Data lines ->

-*-*-

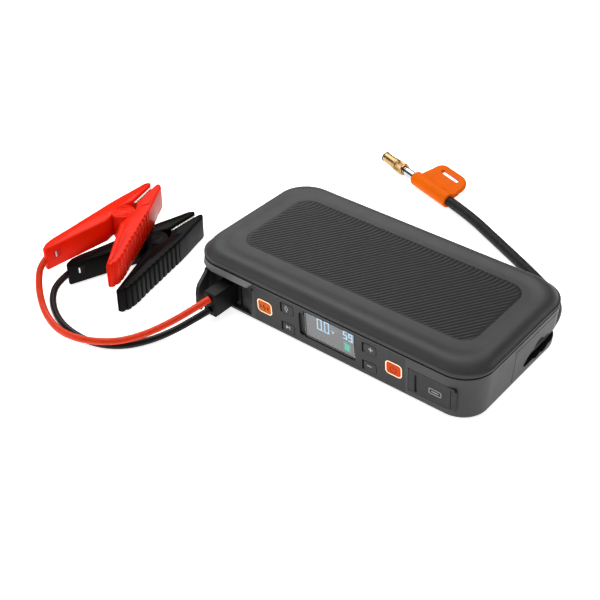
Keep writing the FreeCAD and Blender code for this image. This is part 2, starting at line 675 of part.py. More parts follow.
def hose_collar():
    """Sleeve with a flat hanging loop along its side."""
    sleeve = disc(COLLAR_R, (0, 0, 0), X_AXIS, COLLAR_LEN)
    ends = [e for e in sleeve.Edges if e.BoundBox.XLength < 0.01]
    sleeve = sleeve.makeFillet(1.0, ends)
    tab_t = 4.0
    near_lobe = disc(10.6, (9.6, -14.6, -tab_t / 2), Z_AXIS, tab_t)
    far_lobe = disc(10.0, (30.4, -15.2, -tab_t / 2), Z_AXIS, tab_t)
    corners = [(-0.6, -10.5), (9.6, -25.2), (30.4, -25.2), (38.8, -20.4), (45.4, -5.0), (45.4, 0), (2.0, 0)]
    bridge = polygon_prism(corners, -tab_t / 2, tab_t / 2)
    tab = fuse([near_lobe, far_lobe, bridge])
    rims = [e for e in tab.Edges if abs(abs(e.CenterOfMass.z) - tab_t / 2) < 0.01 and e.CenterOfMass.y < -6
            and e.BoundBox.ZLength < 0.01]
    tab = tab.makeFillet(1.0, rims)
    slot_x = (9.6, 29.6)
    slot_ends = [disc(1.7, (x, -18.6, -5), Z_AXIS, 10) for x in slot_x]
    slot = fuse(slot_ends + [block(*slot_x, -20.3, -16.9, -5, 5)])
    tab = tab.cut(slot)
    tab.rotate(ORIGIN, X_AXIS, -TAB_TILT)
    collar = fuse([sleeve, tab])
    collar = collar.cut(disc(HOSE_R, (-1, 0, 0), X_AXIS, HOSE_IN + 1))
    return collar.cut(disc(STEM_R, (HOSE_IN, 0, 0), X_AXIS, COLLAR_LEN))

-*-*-

Exactly reproduce every line of the data above.

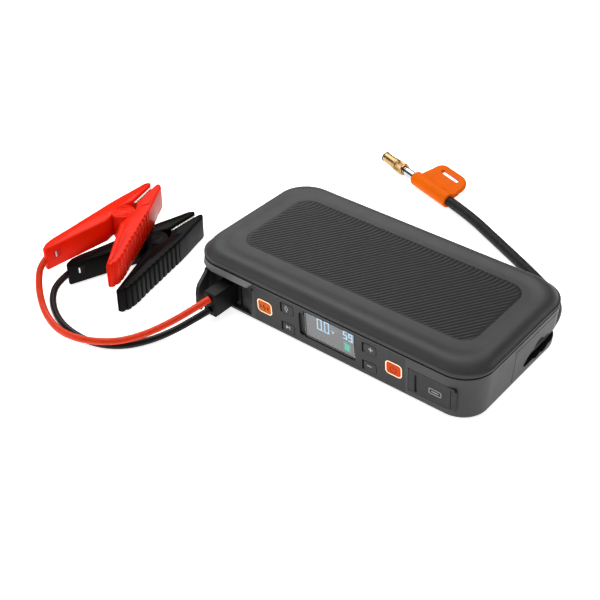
Keep writing the FreeCAD and Blender code for this image. This is part 2, starting at line 675 of part.py. More parts follow.
def hose_collar():
    """Sleeve with a flat hanging loop along its side."""
    sleeve = disc(COLLAR_R, (0, 0, 0), X_AXIS, COLLAR_LEN)
    ends = [e for e in sleeve.Edges if e.BoundBox.XLength < 0.01]
    sleeve = sleeve.makeFillet(1.0, ends)
    tab_t = 4.0
    near_lobe = disc(10.6, (9.6, -14.6, -tab_t / 2), Z_AXIS, tab_t)
    far_lobe = disc(10.0, (30.4, -15.2, -tab_t / 2), Z_AXIS, tab_t)
    corners = [(-0.6, -10.5), (9.6, -25.2), (30.4, -25.2), (38.8, -20.4), (45.4, -5.0), (45.4, 0), (2.0, 0)]
    bridge = polygon_prism(corners, -tab_t / 2, tab_t / 2)
    tab = fuse([near_lobe, far_lobe, bridge])
    rims = [e for e in tab.Edges if abs(abs(e.CenterOfMass.z) - tab_t / 2) < 0.01 and e.CenterOfMass.y < -6
            and e.BoundBox.ZLength < 0.01]
    tab = tab.makeFillet(1.0, rims)
    slot_x = (9.6, 29.6)
    slot_ends = [disc(1.7, (x, -18.6, -5), Z_AXIS, 10) for x in slot_x]
    slot = fuse(slot_ends + [block(*slot_x, -20.3, -16.9, -5, 5)])
    tab = tab.cut(slot)
    tab.rotate(ORIGIN, X_AXIS, -TAB_TILT)
    collar = fuse([sleeve, tab])
    collar = collar.cut(disc(HOSE_R, (-1, 0, 0), X_AXIS, HOSE_IN + 1))
    return collar.cut(disc(STEM_R, (HOSE_IN, 0, 0), X_AXIS, COLLAR_LEN))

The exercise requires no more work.